→ DO THIS: Extract, word for word, every line from the one containing "make_cover()" through the one containing "zip(*points))), Vector(map(max, zip(*points)))", with both end lines kept.

→ SUPPLIED DATA:
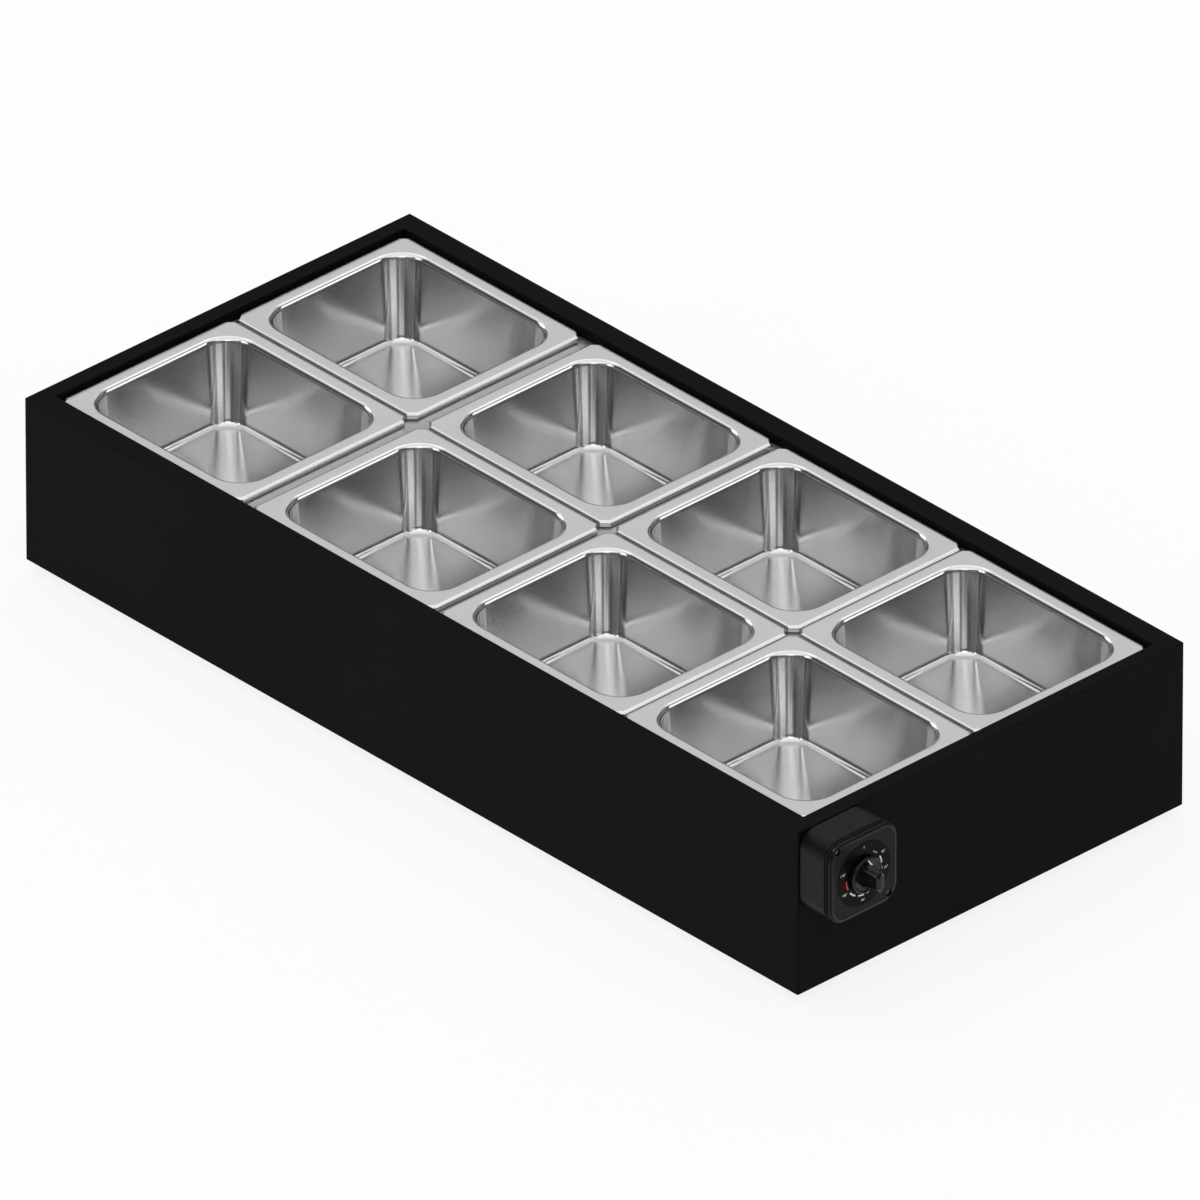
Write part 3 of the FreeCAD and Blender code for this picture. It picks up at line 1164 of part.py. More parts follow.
def build():
    make_casing_top()
    make_casing_walls()
    make_tank()
    make_row_bar()
    for column in range(3):
        make_cross_bar(f"cross_bar_front_{column + 1}", column, "-")
        make_cross_bar(f"cross_bar_back_{column + 1}", column, "")
    make_bar_brackets()
    row_place = "((pan_width + row_gap) / 2)"
    for column in range(4):
        make_pan(f"pan_front_{column + 1}", column_place(column), f"-{row_place}")
        make_pan(f"pan_back_{column + 1}", column_place(column), row_place)
    make_heater_tube()
    make_heater_ends()
    make_rests()
    make_bulb()
    make_bulb_clips()
    make_capillary()
    make_capillary_gland()
    make_thermostat()
    make_box_gasket()
    make_control_box()
    make_cover_gasket()
    make_cover()
    make_cover_screws()
    make_dial()
    make_spindle()
    make_knob()
    make_base_plate()
    make_feet()
    make_insulation()
    make_cord_gland()
    make_terminal_block()
    make_safety_cutout()


def write_parts():
    """Checks every object, then writes each sub-part under its label."""
    doc.recompute()
    for item in doc.Objects:
        if "Invalid" in item.State or "Error" in item.State:
            raise RuntimeError(f"{item.Name} failed: {item.State}")
    for part in PARTS:
        if part.Shape.isNull() or not part.Shape.isValid():
            raise RuntimeError(f"{part.Label} has no valid shape")
    for part in PARTS:
        part.Shape.exportStep(f"parts/{part.Label}.step")


build()
write_parts()
print(len(PARTS), "sub-parts written")
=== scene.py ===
"""Electric buffet warmer with eight lift-out pans: the finished surfaces, the pans, the
control with its dial and knob, and a plain studio round them."""
import json
import math

import bmesh
import bpy
from bpy.props import FloatProperty, FloatVectorProperty, PointerProperty
from mathutils import Matrix, Vector


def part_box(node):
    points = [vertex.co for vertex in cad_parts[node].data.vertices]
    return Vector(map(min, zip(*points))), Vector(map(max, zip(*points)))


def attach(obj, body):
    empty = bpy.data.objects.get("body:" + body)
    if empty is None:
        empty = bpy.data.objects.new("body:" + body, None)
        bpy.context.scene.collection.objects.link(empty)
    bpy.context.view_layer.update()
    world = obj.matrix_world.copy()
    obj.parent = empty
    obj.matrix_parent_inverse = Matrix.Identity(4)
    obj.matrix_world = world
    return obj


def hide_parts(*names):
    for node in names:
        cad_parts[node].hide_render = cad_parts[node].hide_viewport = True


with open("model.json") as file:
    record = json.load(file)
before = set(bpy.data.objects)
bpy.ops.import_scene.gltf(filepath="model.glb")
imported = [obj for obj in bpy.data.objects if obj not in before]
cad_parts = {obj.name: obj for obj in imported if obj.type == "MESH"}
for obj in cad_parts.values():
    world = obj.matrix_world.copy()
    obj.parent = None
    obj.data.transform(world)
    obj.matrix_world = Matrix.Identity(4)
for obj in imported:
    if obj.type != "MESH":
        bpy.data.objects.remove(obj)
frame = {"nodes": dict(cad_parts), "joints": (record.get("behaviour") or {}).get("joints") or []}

bl_info = {
    "name": "Buffet warmer",
    "version": (1, 0, 0),
    "blender": (4, 5, 0),
    "location": "3D View > Sidebar > Warmer",
    "description": "Builds the pans, the control and the finishes of a buffet warmer",
    "category": "Object",
}

MM = 0.001
FULL_TURN = 2 * math.pi
MERGE_DISTANCE = 0.002 * MM
PANS = [f"pan_{row}_{column}" for column in range(1, 5) for row in ("front", "back")]
FEET = [f"foot_{row}_{side}" for row in ("front", "back") for side in ("left", "right")]
KNOB_JOINT = next(joint for joint in frame["joints"] if joint["name"] == "knob_turn")
KNOB_AXIS = Vector(KNOB_JOINT["pos_m"])
# On the control's end of the housing a drawing's x runs along +Y, its y up and its z outwards.
CONTROL_TURN = Matrix(((0, 0, 1, 0), (1, 0, 0, 0), (0, 1, 0, 0), (0, 0, 0, 1)))
# Radii that two pieces share: the cover's and the dial's hole, and the cover screws' heads.
SPINDLE_HOLE = 4.8 * MM
SCREW_HEAD = 2.1 * MM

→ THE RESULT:
    make_cover()
    make_cover_screws()
    make_dial()
    make_spindle()
    make_knob()
    make_base_plate()
    make_feet()
    make_insulation()
    make_cord_gland()
    make_terminal_block()
    make_safety_cutout()


def write_parts():
    """Checks every object, then writes each sub-part under its label."""
    doc.recompute()
    for item in doc.Objects:
        if "Invalid" in item.State or "Error" in item.State:
            raise RuntimeError(f"{item.Name} failed: {item.State}")
    for part in PARTS:
        if part.Shape.isNull() or not part.Shape.isValid():
            raise RuntimeError(f"{part.Label} has no valid shape")
    for part in PARTS:
        part.Shape.exportStep(f"parts/{part.Label}.step")


build()
write_parts()
print(len(PARTS), "sub-parts written")
=== scene.py ===
"""Electric buffet warmer with eight lift-out pans: the finished surfaces, the pans, the
control with its dial and knob, and a plain studio round them."""
import json
import math

import bmesh
import bpy
from bpy.props import FloatProperty, FloatVectorProperty, PointerProperty
from mathutils import Matrix, Vector


def part_box(node):
    points = [vertex.co for vertex in cad_parts[node].data.vertices]
    return Vector(map(min, zip(*points))), Vector(map(max, zip(*points)))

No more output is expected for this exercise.